Demon of Perverted Love Revealed

Aaron C. Donahue has posted an image of Gamori, the 56th spirit listed in the Goetia, on his remote viewing web site.
This demon, identified as a Duke that governs 26 Legions, is said to have been one of 72 angelic spirits that King Solomon used to gain his wealth and power.
Gamori is the second Goetian demon to be revealed by Donahue within recent weeks. The first was Bifrons, the 46th Spirit, that makes people around him aware of their own mortality.

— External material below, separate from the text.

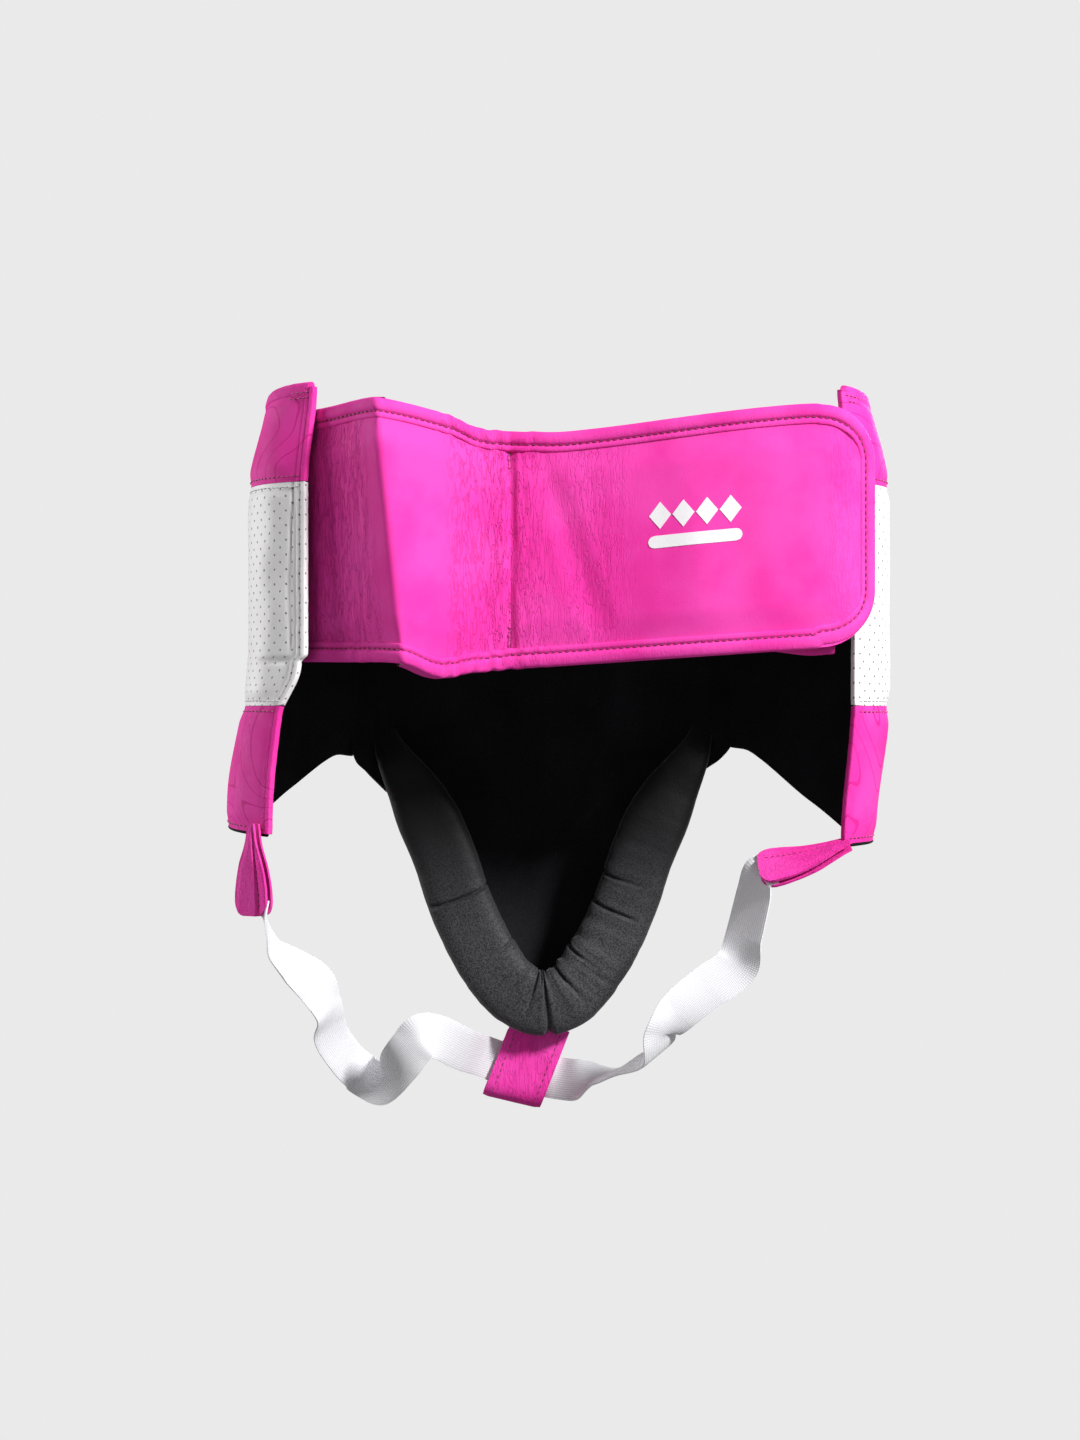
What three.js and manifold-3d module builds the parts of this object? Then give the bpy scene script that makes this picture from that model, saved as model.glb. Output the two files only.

His swollen features remind us of a rotting corpse.
Donahue's new drawing, found at, reveals details about Gamori that have been all but forgotten over centuries of time.
Old drawings and writings show Gamori (also spelled Gremory) as a female figure, riding on a camel, with a Duchess's Crown tied around her waist. One description indicates Gamori wears a tiara around her waist as a kind of ornamental belt.
Donahue writes that the spirit appeared first to him as a beautiful woman wearing a blue and gold covering or cloth. Around her neck is coiled a large undulating serpent that twists down around the waist. In the serpent's mouth is an inverted crown.
As the image developed in his mind, Donahue said the flesh emitted a "hint of violet as a hole appears in her face." When the transformation was complete, Gamori appeared as shown in the drawing, as a figure with a donut shaped head and no face at all.
According to ancient legend, Gamori's office is "to tell of all things, past, present and to come, and of treasures hid, and what they lie in; and to procure the love of women both young and old."
Therein lies the warning. Donahue concludes that when dealing with Gamori, her position is to procure a destructive subjugation of love. She calls forth the whore for physical pleasure. When she is present, man must make clear and distinct choices between real personal love and prostitution.
"Beware, as the subjugation of love is in fact destructive," Donahue writes. "There are no conditions that should concern the transmission of human divinity. One might describe this divinity as 'our love within,'" he concludes.
And that, he suggests, is the secret. Before we can love others, we must first learn to love ourselves.